Breve lettera alla compagna XY che, di nuovo, mi saluta…
… senza un perché: qualcuna/o dirà “ma db, è un fatto tuo privato” e io invece credo di no
Buondì compagna XY. Ieri mi hai salutato d’improvviso e pure sorriso. Mi hai un po’ “spiazzato”: ero abituato che, da un certo momento in poi, facevi finta di non vedermi. L’uomo invisibile… eppure con i miei quasi 90 chili proprio esilissimo non sono. Un po’ incerto ti ho risposto, come nei riflessi condizionati dei cani di Pavlov; intendo dire che ho risposto “ciao” ma forse era meglio “bau”.

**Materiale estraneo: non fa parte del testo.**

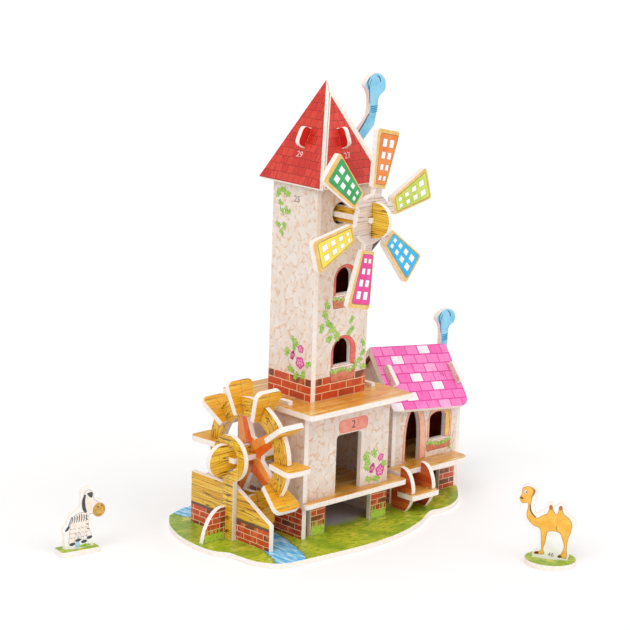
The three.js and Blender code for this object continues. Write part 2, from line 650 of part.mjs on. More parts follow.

A casa ci ho ripensato. Perché questo saluto? Cosa è successo di nuovo? Non ci scambiavamo un “ciao” – lo sai bene – da qualche mese per uno scambio di accuse nelle quali, in sostanza, io ti chiedevo di rettificare alcune “stronzate” (bugie in italiano standard) e tu accusavi me di essere un mentitore più malefatte varie. Nulla di astratto, ideologico o sentimentale ma fattacci testardi: virtuali nella forma – msg di posta elettronica – però concreti nella sostanza.
Cosa è successo nel frattempo… che io non sappia? Un misterioso “gran giurì” ha stabilito torti e ragioni? Un* di noi – in stato di trance – si è chiarito con l’altr* e magari ha persino chiesto scusa (metodo antico) o fatto l’autocritica (versione terzinternazionalista)? Mi hai confuso con un mio sosia?
Boh
Il famoso “non c’ero e se c’ero dormivo”.
E adesso?
Mi chiedo per quale motivo ci dobbiamo salutare. La vita mi ha insegnato che è meglio chiarirsi, soprattutto se si è dalla stessa parte del “fronte” – perdonami il linguaggio militaresco, ogni tanto mi scappa – e ci si impegna insieme per rendere migliore questo mondo. Aggiungerei che un minimo di letture psik mi ha fatto capire che i “rimossi” sono pericolosi. Un saluto è un riconoscimento, una comunicazione, a volte un feeling … canterebbe Mina. Nel nostro caso cosa sarebbe? Un attacco di formalismo? Una tregua perché è troppo faticoso stabilire chi ha detto cazzate (menzogne nell’italiano standard)? Un automatismo pavloviano? Uno “scurdammoce ‘o passato”?
Perciò resto in attesa di chiarimenti. In caso contrario forse per me è meglio restare invisibile.
A chi ha letto fin qui e magari sta pensando “a barbiè ma sono affaracci tuoi, a noi che ce ne cale?” obietto: il geniale slogan «il personale è politico» per me resta valido ma – o v v i a m e n t e – la discussione è aperta. A me non pare questione solo fra me e la compagna XY e a voi laggiù, dall’altra parte dello schermo?
(*) Visto che su codesto blog ogni post ha un’immagine… mi sono chiesto quale fosse adatta alla mia piccola lettera. Invece di ricorrere, che so, al mio amato Jacek Yerka mi è venuto in mente questo detto “cadi 7 volte, rialzati 8” che di recente avevo visto anche in un quadretto. Andando in rete scopro che è cinese… ma anche giapponese. Di certo orientale? Mannaggia-mannaggiona, è difficile persino distinguere la Cina dal Giappone, che non fa neanche rima.
caro db, ma se il “personale è politico”, perché non ci riveli l’oggetto del contendere? si potrebbe capire meglio perché la compagna xy prima non ti salutava e adesso ti saluta, mi sembra. ciao, un abbraccio
susanna
Io credo che l’oggetto del contendere sia locale e poco importante. Politico e “universale” è, secondo me, il meccanismo. Mesi fa, nel post intitolato «Due o tre paranoie: io, Hg e Ralph», ovvero «Piccole storie di invisibilità con “voci dal fondo”» avevo provato a spiegare cosa succedeva o almeno come io vivevo una situazione assurda. Non ci sono i “perchè” che Susanna vorrebbe sapere ma c’è solo la disciplina dell’organizzazione, la logica del “partito” contro il singolo: due parole che io scrivo minuscolo ma cè chi partito e organizzazione le pensa in maiuscolo… Per questo non c’è una discussione aperta ma “rimossi”. Fattarelli locali ceeeeeeeeeeerto ma i meccanismi sono – a mio parere – orribili. So di non averti risposto Susanna ma è che… più di così non so dire.